Ausgerechnet Deutschland aber, so sagen Vertreter von Nichtregierungsorganisationen, gehört bei den Verhandlungen bislang zu denen, die auf die Bremse treten. Während sich manche Staaten wie Finnland und Frankreich zumindest offen für Kompromisse zeigten, spiele die Bundesregierung auf Zeit, kritisiert Armin Paasch von Misereor.
Das katholische Werk für Entwicklungszusammenarbeit gehört zur "Treaty Alliance", zu der sich mehr als 1.000 Organisationen und Einzelpersonen zusammengeschlossen haben, um Druck auf die Verhandlungen zu machen. Deren Vertreter werden auch mit am Tisch in Genf sitzen, genau wie Gewerkschafter und Industrieverbände.

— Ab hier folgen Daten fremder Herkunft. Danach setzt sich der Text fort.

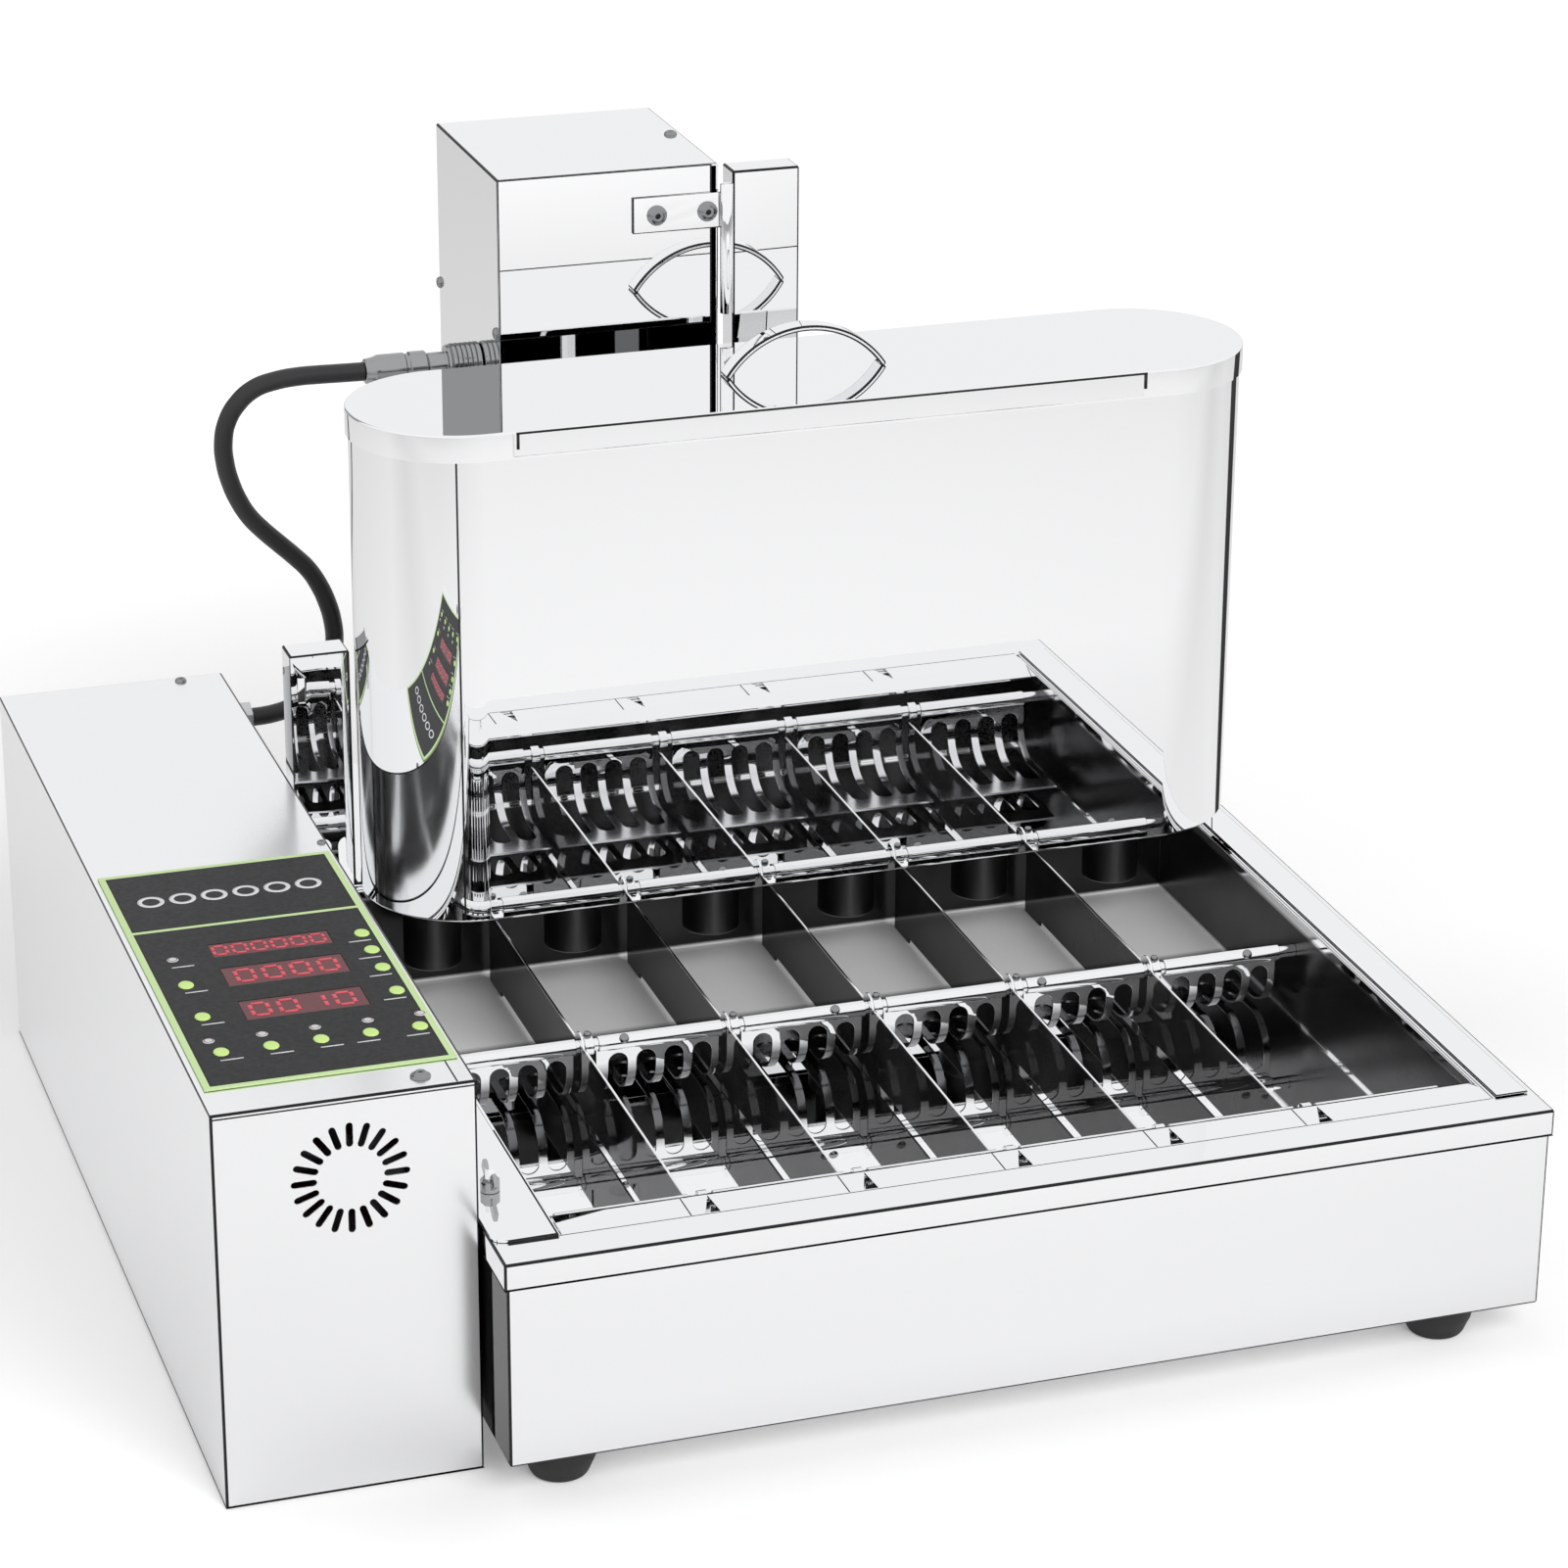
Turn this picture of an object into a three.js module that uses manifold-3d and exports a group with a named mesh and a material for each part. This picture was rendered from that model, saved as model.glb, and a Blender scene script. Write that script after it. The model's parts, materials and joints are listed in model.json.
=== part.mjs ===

Es ist unklar, ob geplantes Abkommen zustande kommt
Ziel müsse sein, so Eva-Maria Reinwald vom Bonner Südwind-Institut, den Betroffenen zu erleichtern, ihre Anliegen vor Gericht zu bringen. Dazu, so argumentiert Misereor-Mann Paasch, reichten die vorhandenen Instrumentarien nicht aus. Das gelte für die 2011 verabschiedeten Leitprinzipien der UN für Wirtschaft und Menschenrechte ebenso wie für die wenigen Nationalen Aktionspläne auf Länderebene.
Ob das nun geplante Abkommen tatsächlich zustande kommt, steht in den Sternen. Kritiker der Verhandlungen werfen Ecuador, das der zwischenstaatlichen Arbeitsgruppe vorsitzt, Befangenheit vor. Hinzu kommt: Mit den USA fehlt ein wichtiger Player der Weltwirtschaft in Genf. Und die EU-Kommission hat aufgrund der Differenzen unter ihren Mitgliedstaaten kein Mandat erhalten, um über konkrete Inhalte zu verhandeln. Das Auswärtige Amt lässt mitteilen, der Prozess sei aktuell noch mit vielen "sachlich begründeten Fragezeichen" versehen.
Angesichts dieser Konstellation wäre es schon ein Gewinn, wenn die bis kommenden Freitag laufenden Gespräche erste Fortschritte in Kernpunkten des Entwurfs bringen, meint Paasch. Immerhin: Nahmen an der ersten Runde gerade einmal 60 Staaten teil, waren es im vorigen Jahr schon 101. An Außenminister Heiko Maas appelliert Misereor, sich für die Menschenrechte und eine Stärkung multilateraler Vertragswerke einzusetzen. Damit die diesbezügliche Rede des SPD-Politikers unlängst vor der UN-Vollversammlung nicht bloß Fassade bleibt.